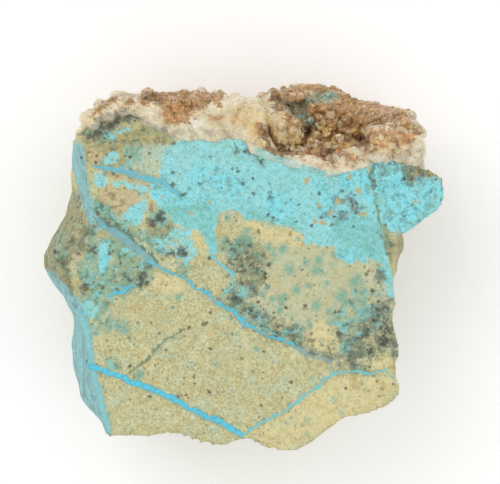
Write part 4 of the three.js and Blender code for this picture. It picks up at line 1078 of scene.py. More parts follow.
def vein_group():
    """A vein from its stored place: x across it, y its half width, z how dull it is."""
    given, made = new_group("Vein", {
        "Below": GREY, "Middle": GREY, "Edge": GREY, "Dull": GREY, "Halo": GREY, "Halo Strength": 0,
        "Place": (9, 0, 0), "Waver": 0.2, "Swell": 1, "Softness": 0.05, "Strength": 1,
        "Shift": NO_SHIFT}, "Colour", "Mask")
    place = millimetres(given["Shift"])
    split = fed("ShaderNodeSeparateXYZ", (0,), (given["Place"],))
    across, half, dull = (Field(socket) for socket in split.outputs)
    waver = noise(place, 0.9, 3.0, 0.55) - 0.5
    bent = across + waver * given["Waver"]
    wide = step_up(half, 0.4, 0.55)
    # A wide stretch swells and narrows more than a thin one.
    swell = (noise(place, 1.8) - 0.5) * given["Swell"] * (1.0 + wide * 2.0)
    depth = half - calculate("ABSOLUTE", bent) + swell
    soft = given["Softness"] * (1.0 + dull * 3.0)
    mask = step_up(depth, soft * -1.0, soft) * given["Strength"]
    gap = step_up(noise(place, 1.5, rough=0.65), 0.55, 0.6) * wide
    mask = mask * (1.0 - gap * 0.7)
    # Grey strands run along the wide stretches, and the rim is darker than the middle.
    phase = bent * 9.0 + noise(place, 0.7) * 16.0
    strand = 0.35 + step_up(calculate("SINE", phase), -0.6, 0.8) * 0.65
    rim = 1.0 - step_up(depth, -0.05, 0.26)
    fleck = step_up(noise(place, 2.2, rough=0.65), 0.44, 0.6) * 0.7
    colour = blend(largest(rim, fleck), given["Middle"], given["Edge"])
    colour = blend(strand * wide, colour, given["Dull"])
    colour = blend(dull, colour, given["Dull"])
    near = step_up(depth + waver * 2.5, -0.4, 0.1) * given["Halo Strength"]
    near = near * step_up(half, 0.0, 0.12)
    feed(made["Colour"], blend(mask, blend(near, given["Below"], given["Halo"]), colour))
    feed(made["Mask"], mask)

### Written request
Each line above must be reproduced exactly as it stands.

### Complete response
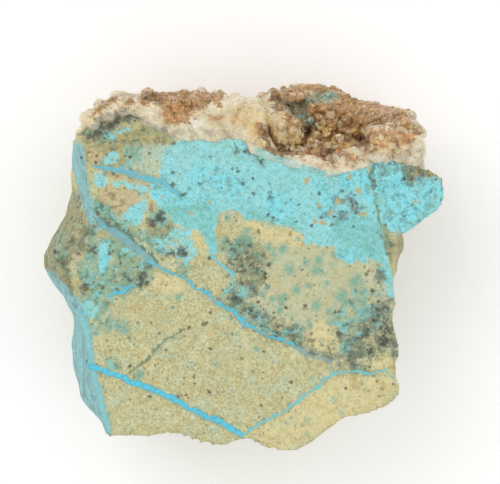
Write part 4 of the three.js and Blender code for this picture. It picks up at line 1078 of scene.py. More parts follow.
def vein_group():
    """A vein from its stored place: x across it, y its half width, z how dull it is."""
    given, made = new_group("Vein", {
        "Below": GREY, "Middle": GREY, "Edge": GREY, "Dull": GREY, "Halo": GREY, "Halo Strength": 0,
        "Place": (9, 0, 0), "Waver": 0.2, "Swell": 1, "Softness": 0.05, "Strength": 1,
        "Shift": NO_SHIFT}, "Colour", "Mask")
    place = millimetres(given["Shift"])
    split = fed("ShaderNodeSeparateXYZ", (0,), (given["Place"],))
    across, half, dull = (Field(socket) for socket in split.outputs)
    waver = noise(place, 0.9, 3.0, 0.55) - 0.5
    bent = across + waver * given["Waver"]
    wide = step_up(half, 0.4, 0.55)
    # A wide stretch swells and narrows more than a thin one.
    swell = (noise(place, 1.8) - 0.5) * given["Swell"] * (1.0 + wide * 2.0)
    depth = half - calculate("ABSOLUTE", bent) + swell
    soft = given["Softness"] * (1.0 + dull * 3.0)
    mask = step_up(depth, soft * -1.0, soft) * given["Strength"]
    gap = step_up(noise(place, 1.5, rough=0.65), 0.55, 0.6) * wide
    mask = mask * (1.0 - gap * 0.7)
    # Grey strands run along the wide stretches, and the rim is darker than the middle.
    phase = bent * 9.0 + noise(place, 0.7) * 16.0
    strand = 0.35 + step_up(calculate("SINE", phase), -0.6, 0.8) * 0.65
    rim = 1.0 - step_up(depth, -0.05, 0.26)
    fleck = step_up(noise(place, 2.2, rough=0.65), 0.44, 0.6) * 0.7
    colour = blend(largest(rim, fleck), given["Middle"], given["Edge"])
    colour = blend(strand * wide, colour, given["Dull"])
    colour = blend(dull, colour, given["Dull"])
    near = step_up(depth + waver * 2.5, -0.4, 0.1) * given["Halo Strength"]
    near = near * step_up(half, 0.0, 0.12)
    feed(made["Colour"], blend(mask, blend(near, given["Below"], given["Halo"]), colour))
    feed(made["Mask"], mask)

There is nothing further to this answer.